● DATA
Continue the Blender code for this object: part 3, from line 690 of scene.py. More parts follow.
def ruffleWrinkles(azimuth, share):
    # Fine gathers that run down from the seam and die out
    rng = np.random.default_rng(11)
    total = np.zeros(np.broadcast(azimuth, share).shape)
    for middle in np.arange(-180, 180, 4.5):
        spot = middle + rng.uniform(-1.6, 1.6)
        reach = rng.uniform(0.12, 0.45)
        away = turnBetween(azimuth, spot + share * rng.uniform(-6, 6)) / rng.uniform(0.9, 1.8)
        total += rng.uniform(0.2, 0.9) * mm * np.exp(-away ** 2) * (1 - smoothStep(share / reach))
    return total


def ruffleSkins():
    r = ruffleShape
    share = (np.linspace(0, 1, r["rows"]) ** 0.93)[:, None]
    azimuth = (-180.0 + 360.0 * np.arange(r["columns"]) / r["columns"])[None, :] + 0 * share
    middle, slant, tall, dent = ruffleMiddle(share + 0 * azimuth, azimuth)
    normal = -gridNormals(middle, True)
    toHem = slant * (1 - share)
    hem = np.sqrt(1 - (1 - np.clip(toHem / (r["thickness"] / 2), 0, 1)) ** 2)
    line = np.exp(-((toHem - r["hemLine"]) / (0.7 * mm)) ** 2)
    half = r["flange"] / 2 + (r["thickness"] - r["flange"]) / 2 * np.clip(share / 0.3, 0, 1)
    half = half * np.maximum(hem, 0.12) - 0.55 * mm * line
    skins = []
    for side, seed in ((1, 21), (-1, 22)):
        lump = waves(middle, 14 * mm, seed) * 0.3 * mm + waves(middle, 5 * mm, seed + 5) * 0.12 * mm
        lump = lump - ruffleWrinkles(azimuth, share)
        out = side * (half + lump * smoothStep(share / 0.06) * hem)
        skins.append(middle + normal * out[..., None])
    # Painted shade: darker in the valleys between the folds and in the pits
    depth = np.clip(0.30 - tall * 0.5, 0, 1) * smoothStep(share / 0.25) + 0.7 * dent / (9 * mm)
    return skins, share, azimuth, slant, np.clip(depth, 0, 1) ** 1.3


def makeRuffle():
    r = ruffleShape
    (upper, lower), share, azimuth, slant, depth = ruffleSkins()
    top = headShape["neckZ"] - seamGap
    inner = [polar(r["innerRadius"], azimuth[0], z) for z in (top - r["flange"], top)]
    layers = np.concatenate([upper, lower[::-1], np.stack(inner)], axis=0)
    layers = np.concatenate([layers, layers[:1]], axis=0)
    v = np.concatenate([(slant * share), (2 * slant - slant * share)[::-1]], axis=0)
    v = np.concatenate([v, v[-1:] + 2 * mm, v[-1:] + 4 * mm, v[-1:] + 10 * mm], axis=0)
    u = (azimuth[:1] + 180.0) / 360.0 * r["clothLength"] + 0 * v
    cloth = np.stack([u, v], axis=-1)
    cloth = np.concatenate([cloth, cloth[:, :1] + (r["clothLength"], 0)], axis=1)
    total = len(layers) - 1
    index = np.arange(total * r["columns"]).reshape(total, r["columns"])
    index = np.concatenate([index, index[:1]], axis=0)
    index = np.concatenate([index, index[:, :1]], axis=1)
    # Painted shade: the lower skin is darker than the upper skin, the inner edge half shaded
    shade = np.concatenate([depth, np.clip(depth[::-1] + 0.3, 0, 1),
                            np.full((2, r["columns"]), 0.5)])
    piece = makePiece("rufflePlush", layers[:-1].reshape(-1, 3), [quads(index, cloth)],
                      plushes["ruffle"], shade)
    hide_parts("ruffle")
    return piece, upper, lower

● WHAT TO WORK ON
Reproduce the data, keeping every line exactly the same.

● SOLUTION TO THIS TASK
Continue the Blender code for this object: part 3, from line 690 of scene.py. More parts follow.
def ruffleWrinkles(azimuth, share):
    # Fine gathers that run down from the seam and die out
    rng = np.random.default_rng(11)
    total = np.zeros(np.broadcast(azimuth, share).shape)
    for middle in np.arange(-180, 180, 4.5):
        spot = middle + rng.uniform(-1.6, 1.6)
        reach = rng.uniform(0.12, 0.45)
        away = turnBetween(azimuth, spot + share * rng.uniform(-6, 6)) / rng.uniform(0.9, 1.8)
        total += rng.uniform(0.2, 0.9) * mm * np.exp(-away ** 2) * (1 - smoothStep(share / reach))
    return total


def ruffleSkins():
    r = ruffleShape
    share = (np.linspace(0, 1, r["rows"]) ** 0.93)[:, None]
    azimuth = (-180.0 + 360.0 * np.arange(r["columns"]) / r["columns"])[None, :] + 0 * share
    middle, slant, tall, dent = ruffleMiddle(share + 0 * azimuth, azimuth)
    normal = -gridNormals(middle, True)
    toHem = slant * (1 - share)
    hem = np.sqrt(1 - (1 - np.clip(toHem / (r["thickness"] / 2), 0, 1)) ** 2)
    line = np.exp(-((toHem - r["hemLine"]) / (0.7 * mm)) ** 2)
    half = r["flange"] / 2 + (r["thickness"] - r["flange"]) / 2 * np.clip(share / 0.3, 0, 1)
    half = half * np.maximum(hem, 0.12) - 0.55 * mm * line
    skins = []
    for side, seed in ((1, 21), (-1, 22)):
        lump = waves(middle, 14 * mm, seed) * 0.3 * mm + waves(middle, 5 * mm, seed + 5) * 0.12 * mm
        lump = lump - ruffleWrinkles(azimuth, share)
        out = side * (half + lump * smoothStep(share / 0.06) * hem)
        skins.append(middle + normal * out[..., None])
    # Painted shade: darker in the valleys between the folds and in the pits
    depth = np.clip(0.30 - tall * 0.5, 0, 1) * smoothStep(share / 0.25) + 0.7 * dent / (9 * mm)
    return skins, share, azimuth, slant, np.clip(depth, 0, 1) ** 1.3


def makeRuffle():
    r = ruffleShape
    (upper, lower), share, azimuth, slant, depth = ruffleSkins()
    top = headShape["neckZ"] - seamGap
    inner = [polar(r["innerRadius"], azimuth[0], z) for z in (top - r["flange"], top)]
    layers = np.concatenate([upper, lower[::-1], np.stack(inner)], axis=0)
    layers = np.concatenate([layers, layers[:1]], axis=0)
    v = np.concatenate([(slant * share), (2 * slant - slant * share)[::-1]], axis=0)
    v = np.concatenate([v, v[-1:] + 2 * mm, v[-1:] + 4 * mm, v[-1:] + 10 * mm], axis=0)
    u = (azimuth[:1] + 180.0) / 360.0 * r["clothLength"] + 0 * v
    cloth = np.stack([u, v], axis=-1)
    cloth = np.concatenate([cloth, cloth[:, :1] + (r["clothLength"], 0)], axis=1)
    total = len(layers) - 1
    index = np.arange(total * r["columns"]).reshape(total, r["columns"])
    index = np.concatenate([index, index[:1]], axis=0)
    index = np.concatenate([index, index[:, :1]], axis=1)
    # Painted shade: the lower skin is darker than the upper skin, the inner edge half shaded
    shade = np.concatenate([depth, np.clip(depth[::-1] + 0.3, 0, 1),
                            np.full((2, r["columns"]), 0.5)])
    piece = makePiece("rufflePlush", layers[:-1].reshape(-1, 3), [quads(index, cloth)],
                      plushes["ruffle"], shade)
    hide_parts("ruffle")
    return piece, upper, lower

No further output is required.